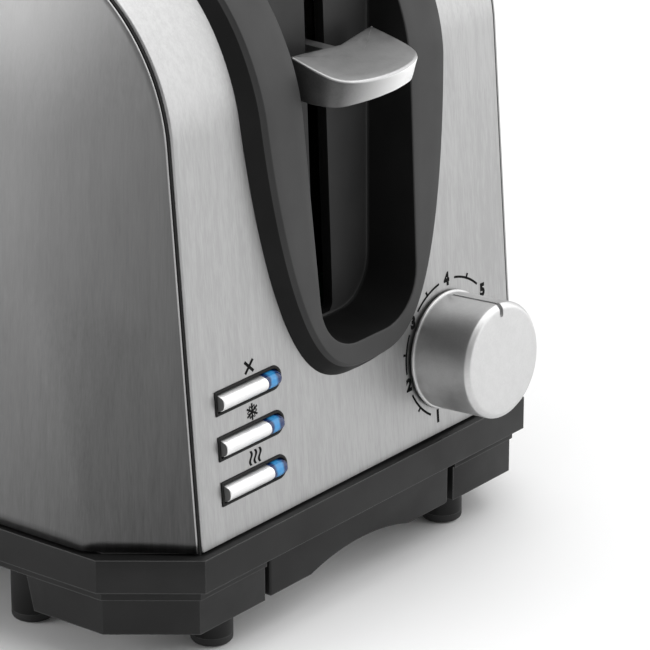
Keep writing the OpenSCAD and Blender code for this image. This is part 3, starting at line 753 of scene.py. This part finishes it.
def lever_bezel():
    """Raised trim, the lever's pocket in it, and the slit that the lever's arm comes out of."""
    centre = (0.0, path_at(POCKET_MID))
    foot_loop = egg_loop(EGG_OUTER)
    y, s = foot_loop[0]
    corners = [atan2(s - centre[1], side) for side in (y, -y)]
    angles = spread(corners, [(270, 9, 24), (90, 9, 24)])
    outer = by_angle(foot_loop, centre, angles)
    face_line = by_angle(egg_loop(EGG_FACE), centre, angles)
    mouth = by_angle(pocket_in_s(), centre, angles)
    rows, kinds = [], []

    def ring(points, kind):
        rows.append(points)
        kinds.append(kind)

    for share in (0.0, 0.5, 0.8):
        ring([on_arch(p.lerp(q, share).y, p.lerp(q, share).x,
                      0.04 if share == 0 else share * (trim_height(q.y) - FACE_EDGE))
              for p, q in zip(outer, face_line)], "wall")
    for along, down in quarter(4, 15):
        edge = inset(face_line, FACE_EDGE * along)
        ring([on_arch(p.y, p.x, trim_height(p.y) - FACE_EDGE * down) for p in edge], "face")
    outer_face = inset(face_line, FACE_EDGE)
    inner_face = inset(mouth, -LIP_EDGE)
    for f in (0.25, 0.5, 0.75):
        ring([on_arch(p.lerp(q, f).y, p.lerp(q, f).x, trim_height(p.lerp(q, f).y))
              for p, q in zip(outer_face, inner_face)], "face")
    for down, along in quarter(4):
        edge = inset(mouth, -LIP_EDGE * along)
        ring([on_arch(p.y, p.x, trim_height(p.y) - LIP_EDGE * down) for p in edge], "face")
    # from here on the walls run straight back, along x, with a little draft
    lip = [Vector((p.x / MM - MID_X, p.y / MM, p.z / MM)) for p in rows[-1]]
    foot = inset([Vector((p.y, p.z)) for p in lip], DRAFT)
    for f in (0.06, 0.35, 0.7, 1.0):
        points = []
        for p, q in zip(lip, foot):
            end = min(p.x - 0.1, pocket_back(q.y) + FILLET)
            points.append(P(p.x + (end - p.x) * f, p.y + (q.x - p.y) * f, p.z + (q.y - p.z) * f))
        ring(points, "wall")
    for k, (along, down) in enumerate(quarter(5)[1:]):
        edge = inset(foot, FILLET * along)
        ring([P(min(p.x - 0.12, pocket_back(q.y) + FILLET * down), q.x, q.y)
              for p, q in zip(lip, edge)], "wall" if k < 3 else "back")
    slit_loop = rounded_box((SLIT_LOW + SLIT_HIGH) / 2, 2 * SLIT_HALF, SLIT_HIGH - SLIT_LOW,
                            SLIT_HALF - 0.2)
    middle = (0.0, POCKET_MID)
    floor = inset(foot, FILLET)
    seen = [atan2(q.y - middle[1], q.x) % (2 * pi) for q in floor]
    slit = by_angle(slit_loop, middle, seen)
    for f in (0.3, 0.6, 0.85, 1.0):
        points = [p.lerp(q, f) for p, q in zip(floor, slit)]
        ring([P(pocket_back(p.y), p.x, p.y) for p in points], "back")
    for depth in (0.3, 3.0):
        ring([P(pocket_back(q.y) - depth, q.x * 0.97, q.y) for q in slit], "slit")
    bm = bmesh.new()
    grid(bm, rows, close_columns=True)
    # material index of the faces that lead up to each kind of ring: the walls and the slit take the darkest
    # copy of the trim plastic and the back a darker one, both painted shade
    order = {"face": 0, "wall": 1, "back": 2, "slit": 1}
    count = len(angles)
    for k, face in enumerate(bm.faces):
        face.material_index = order[kinds[k // count + 1]]
    weld(bm)
    new_object("lever_bezel", bm, "housing", "trim_plastic", ["lever_bezel"], 38,
               ["trim_plastic", "trim_wall_painted_shade", "pocket_back"])


lever_bezel()


# ---- top deck ----


def deck_height(x):
    """Height of the black deck's face at x."""
    over = max(0.0, abs(x) - ARC_X)
    r = ARC_R + TRIM_PROUD
    return COVER_TOP + TRIM_PROUD - TRIM_DROP - (r - sqrt(r * r - over * over))


def cover_height(x):
    """Height of the steel cover's face at x."""
    over = max(0.0, abs(x) - ARC_X)
    return ARC_Z + sqrt(ARC_R * ARC_R - over * over)


SLOT_L, SLOT_W, SLOT_Y, SLOT_CORNER, SLOT_EDGE = 140.0, 27.0, 22.5, 5, 1.4
DECK_HALF, DECK_REAR, DECK_CORNER, DECK_EDGE = 40.0, -94, 26, 1.0
DECK_FRONT = DECK_SEAM - 0.25
# heights half way down the slot's wall, at its foot and up its hidden side, SLOT_SHEET away
SLOT_WALL, SLOT_LOW, SLOT_INNER, SLOT_SHEET = 188.0, 183.7, 190.0, 1.7


def deck_outline():
    """Plan outline of the deck's half with positive y, from the front of its middle line."""
    turn = DECK_REAR + DECK_CORNER
    straight = DECK_HALF - DECK_CORNER
    outline = [(DECK_FRONT, DECK_HALF * k / 8) for k in range(9)]
    outline += [(DECK_SEAM - (DECK_SEAM - turn) * k / 24, DECK_HALF) for k in range(1, 25)]
    outline += corner((turn, straight), DECK_CORNER, 90, 180, 20)[1:]
    outline += [(DECK_REAR, straight - straight * k / 4) for k in range(1, 5)]
    return outline + [(DECK_REAR + (DECK_SEAM - DECK_REAR) * k / 30, 0.0) for k in range(1, 30)]


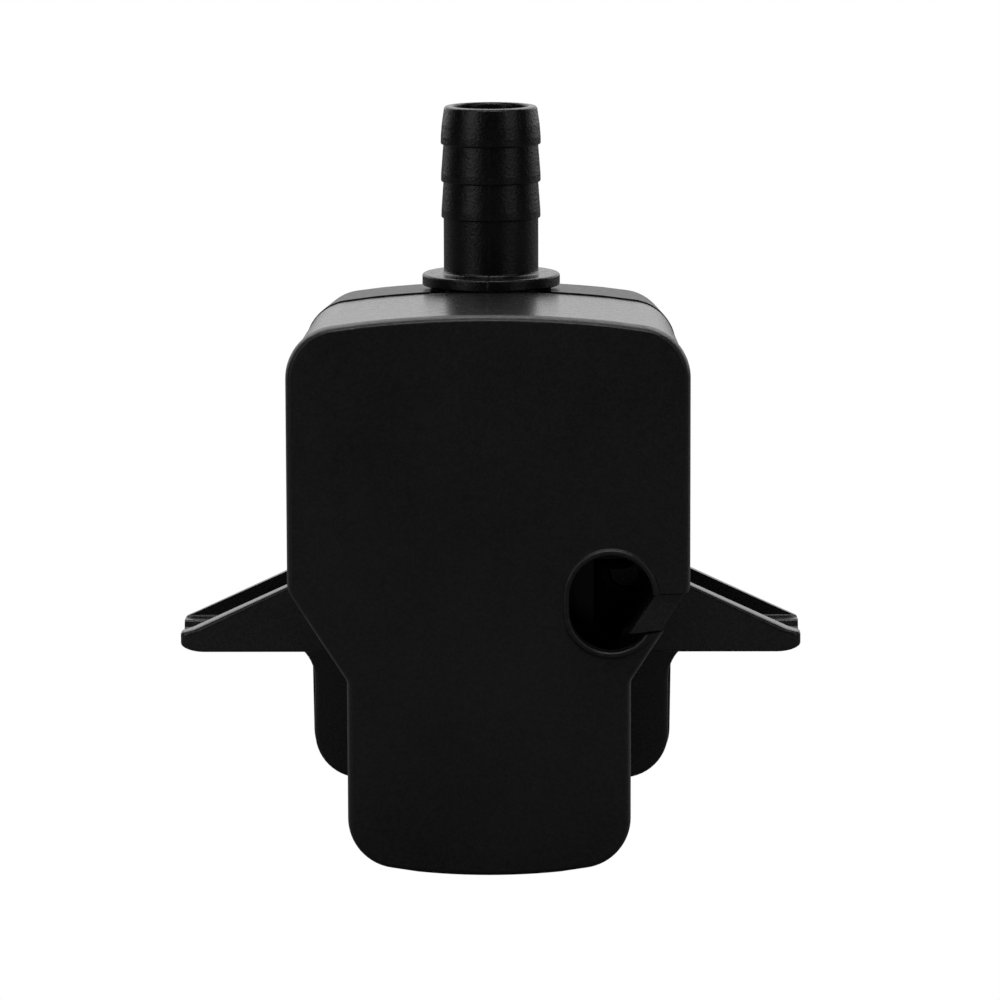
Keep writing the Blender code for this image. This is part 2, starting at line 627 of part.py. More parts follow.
bore = rod("outlet_bore", "z", (0, NOZ_D), BORE_R, ZR + 9.0, 130.0, 40)
groove = turned("seal_groove", [(20.3, VOL_D0 + 1.8), (20.3, VOL_D0 - 1.0), (18.1, VOL_D0 - 1.0), (18.1, VOL_D0 + 1.8)],
                "d", (0, ZR), 48, closed=True)
cut(vol, chamber)
vol = bake(vol)
cut(vol, eye, bore, groove)
vol = bake(vol)
spokes = []
for i in range(3):
    a = 2 * pi * i / 3 + pi / 2
    b = box("spoke_%d" % i, 3.6, 8.9, 57.0, 59.2, ZR - 0.8, ZR + 0.8)
    c = pt(0, 0, ZR)
    b.data.transform(Matrix.Translation(c) @ Matrix.Rotation(a, 4, 'Y') @ Matrix.Translation(-c))
    spokes.append(b)
holder = turned("bush_holder", [(0, 60.0), (4.4, 60.0), (4.4, 56.6), (3.3, 56.6), (3.3, 59.5), (0, 59.5)][::-1],
                "d", (0, ZR), 32)
join(vol, holder, *spokes)
vol = bake(vol)
screw_holes = [rod("volute_screw_hole_%d" % i, "d", (sx * SCREW_X, ZR + sz * SCREW_DZ), 1.6, VOL_D0 - 1, VOL_D0 + 5, 16)
               for i, (sx, sz) in enumerate(((1, 1), (-1, 1), (1, -1), (-1, -1)))]
cut(vol, *screw_holes)
finish_piece(vol, m_volute)

seal = turned("volute_seal", [(19.2 + 0.8 * cos(2 * pi * i / 12), VOL_D0 + 0.92 + 0.8 * sin(2 * pi * i / 12)) for i in range(12)],
              "d", (0, ZR), 48, closed=True)
finish_piece(seal, m_rubber)

HEAD_D = VOL_D0 + VOL_FLANGE_T + 0.1
for i, (sx, sz) in enumerate(((1, 1), (-1, 1), (1, -1), (-1, -1))):
    at = (sx * SCREW_X, ZR + sz * SCREW_DZ)
    sc = turned("volute_screw_%d" % (i + 1), [(0, HEAD_D + 1.9), (1.4, HEAD_D + 1.8), (2.4, HEAD_D + 1.2), (2.6, HEAD_D + 0.6), (2.6, HEAD_D),
                                              (1.2, HEAD_D), (1.2, 35.2), (0.6, 34.7), (0, 34.7)], "d", at, 20)
    for j in range(2):
        w, h = ((1.7, 0.3), (0.3, 1.7))[j]
        cross = box("cross_%d_%d" % (i, j), at[0] - w, at[0] + w, HEAD_D + 1.0, HEAD_D + 3.0, at[1] - h, at[1] + h)
        cut(sc, cross)
    sc = bake(sc)
    finish_piece(sc, m_screw)

# ------------------------------------------------------------------ strainer cover
def cover_section(t, inset):
    """Cover outline at t (0 at its open front, 1 where the back edge starts to round)."""
    return cover_outline(29.55 - 1.0 * t - inset, 28.5 - 1.1 * t - inset, 86.75 - 1.5 * t - inset,
                         8.25 + 1.2 * t + inset, 7.6 - inset * 0.8, 7.3 - inset * 0.8)


DB = COV_D1 - 3.0
cover = loft("strainer_cover", [(COV_D0, cover_section(0, 0)), (DB, cover_section(1, 0)),
                                (DB + 1.5, cover_section(1, 0.4)), (DB + 2.6, cover_section(1, 1.5)),
                                (COV_D1, cover_section(1, 3.0))])
cov_in = loft("cover_hollow", [(COV_D0 - 1.0, cover_section(-0.04, COV_WALL)), (COV_D1 - COV_WALL - 1.6, cover_section(0.96, COV_WALL)),
                               (COV_D1 - COV_WALL, cover_section(0.98, COV_WALL + 1.4))])
notch = flat("cover_notch", [[(-NOTCH_HALF, COV_D0 - 2), (NOTCH_HALF, COV_D0 - 2)] +
                             [(NOTCH_HALF * cos(pi * i / 12), NOZ_D + NOTCH_HALF * sin(pi * i / 12)) for i in range(13)]],
             70.0, 95.0, "xd")
cut(cover, cov_in, notch)
for r in range(7):
    z = 14.6 + 4.5 * r
    for s in (-1, 1):
        x0, x1 = sorted((s * 3.6, s * 21.6))
        cut(cover, box("slot_back_%d_%d" % (r, s), x0, x1, 59.5, 70.0, z - 1.2, z + 1.2))
for r in range(4):
    z = 14.6 + 4.5 * r
    for s in (-1, 1):
        x0, x1 = sorted((s * 22.0, s * 36.0))
        cut(cover, box("slot_side_%d_%d" % (r, s), x0, x1, 44.0, 57.0, z - 1.2, z + 1.2))
cut(cover, box("slider_slot", -1.6, 1.6, 60.0, 70.0, 33.0, 60.5))
finish_piece(cover, m_cover)

# ------------------------------------------------------------------ flow slider on the strainer cover
SLD_Z0, SLD_Z1 = 46.4, 60.4
slider = flat("flow_slider", [rounded([(-12.0, SLD_Z0, 1.5, 3), (12.0, SLD_Z0, 1.5, 3), (12.0, SLD_Z1, 1.5, 3), (-12.0, SLD_Z1, 1.5, 3)])],
              COV_D1 + 0.25, COV_D1 + 1.6)
stem = box("slider_stem", -1.25, 1.25, 61.2, COV_D1 + 0.8, 52.4, 60.1)
keeper = flat("slider_keeper", [rounded([(-3.0, 52.4, 0.6, 2), (3.0, 52.4, 0.6, 2), (3.0, 60.1, 0.6, 2), (-3.0, 60.1, 0.6, 2)])],
              60.9, COV_D1 - COV_WALL - 0.3)
ribs = [box("slider_rib_%d" % i, -5.0, 5.0, COV_D1 + 1.2, D_BACK, z - 0.5, z + 0.5) for i, z in enumerate((51.4, 53.4, 55.4))]
join(slider, stem, keeper, *ribs)
slider = bake(slider)
finish_piece(slider, m_slider)

for ob in CUTTERS.objects:
    ob.display_type = 'WIRE'
    ob.hide_render = True
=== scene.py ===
"""Looks of the submersible circulation pump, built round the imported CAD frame.

Lengths in the modelling functions are millimetres: x across, d behind the flat rear
cap, z above the cap's lowest point. W() turns them into metres in the row frame.
"""

import bpy
import bmesh
from math import sin, cos, tan, pi, sqrt, atan2, hypot, radians
from mathutils import Matrix, Vector


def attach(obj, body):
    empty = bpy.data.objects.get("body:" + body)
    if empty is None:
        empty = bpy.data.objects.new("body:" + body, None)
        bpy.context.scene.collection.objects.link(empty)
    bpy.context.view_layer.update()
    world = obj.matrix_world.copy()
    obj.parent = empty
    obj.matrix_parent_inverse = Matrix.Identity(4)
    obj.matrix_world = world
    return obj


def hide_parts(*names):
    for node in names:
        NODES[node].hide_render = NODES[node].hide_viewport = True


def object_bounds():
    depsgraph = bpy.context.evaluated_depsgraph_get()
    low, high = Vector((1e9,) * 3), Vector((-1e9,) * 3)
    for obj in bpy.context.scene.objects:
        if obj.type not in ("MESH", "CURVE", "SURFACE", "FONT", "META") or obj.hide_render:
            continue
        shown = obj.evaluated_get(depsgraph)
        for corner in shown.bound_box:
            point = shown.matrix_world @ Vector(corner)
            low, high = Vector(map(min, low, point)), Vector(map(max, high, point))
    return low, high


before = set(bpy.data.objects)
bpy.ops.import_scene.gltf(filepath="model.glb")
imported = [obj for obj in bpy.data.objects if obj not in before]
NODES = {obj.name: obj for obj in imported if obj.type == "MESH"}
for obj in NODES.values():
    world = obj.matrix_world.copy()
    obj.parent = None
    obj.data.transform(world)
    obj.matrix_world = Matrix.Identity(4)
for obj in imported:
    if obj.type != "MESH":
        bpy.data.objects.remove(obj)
CAD_LO, CAD_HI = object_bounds()
MM = 0.001
# the frame's own corners place the depth and height origins
YC = (CAD_HI.y - CAD_LO.y) / MM / 2 - 0.45
ZB = -CAD_LO.z / MM + 0.4
SC = bpy.context.scene


def W(x, d, z):
    return Vector((x * MM, (d - YC) * MM, (z + ZB) * MM))


# ============================================================ camera
def make_camera():
    f, pitch, yaw, roll = 5600.0, radians(8.97229633), radians(-0.60222990), radians(-0.17213294)
    fwd = Vector((sin(yaw) * cos(pitch), cos(yaw) * cos(pitch), -sin(pitch)))
    right = Vector((cos(yaw), -sin(yaw), 0.0))
    up = right.cross(fwd)
    r2 = right * cos(roll) + up * sin(roll)
    u2 = -right * sin(roll) + up * cos(roll)
    cam = bpy.data.objects.new("camera", bpy.data.cameras.new("camera"))
    SC.collection.objects.link(cam)
    m = Matrix((r2, u2, -fwd)).transposed().to_4x4()
    m.translation = W(10.7191, -847.1531, 192.5938)
    cam.matrix_world = m
    cam.data.sensor_fit = 'HORIZONTAL'
    cam.data.sensor_width = 36.0
    cam.data.lens = f * 36.0 / 1000.0
    cam.data.clip_start = 0.05
    cam.data.clip_end = 60.0
    SC.camera = cam


make_camera()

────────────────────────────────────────

The lines to return begin at the first line of the records and end at the line holding "kinds.append(kind)"; please return them exactly, including both, and nothing beyond.

Answer to this task ::
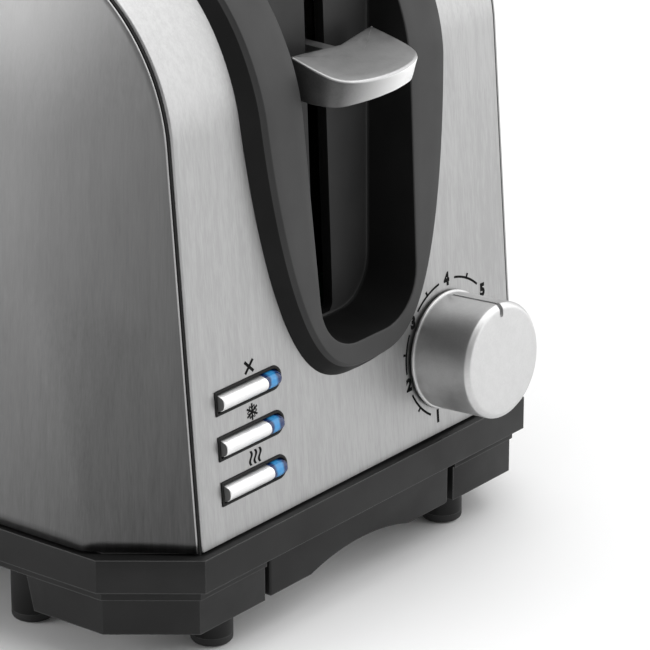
Keep writing the OpenSCAD and Blender code for this image. This is part 3, starting at line 753 of scene.py. This part finishes it.
def lever_bezel():
    """Raised trim, the lever's pocket in it, and the slit that the lever's arm comes out of."""
    centre = (0.0, path_at(POCKET_MID))
    foot_loop = egg_loop(EGG_OUTER)
    y, s = foot_loop[0]
    corners = [atan2(s - centre[1], side) for side in (y, -y)]
    angles = spread(corners, [(270, 9, 24), (90, 9, 24)])
    outer = by_angle(foot_loop, centre, angles)
    face_line = by_angle(egg_loop(EGG_FACE), centre, angles)
    mouth = by_angle(pocket_in_s(), centre, angles)
    rows, kinds = [], []

    def ring(points, kind):
        rows.append(points)
        kinds.append(kind)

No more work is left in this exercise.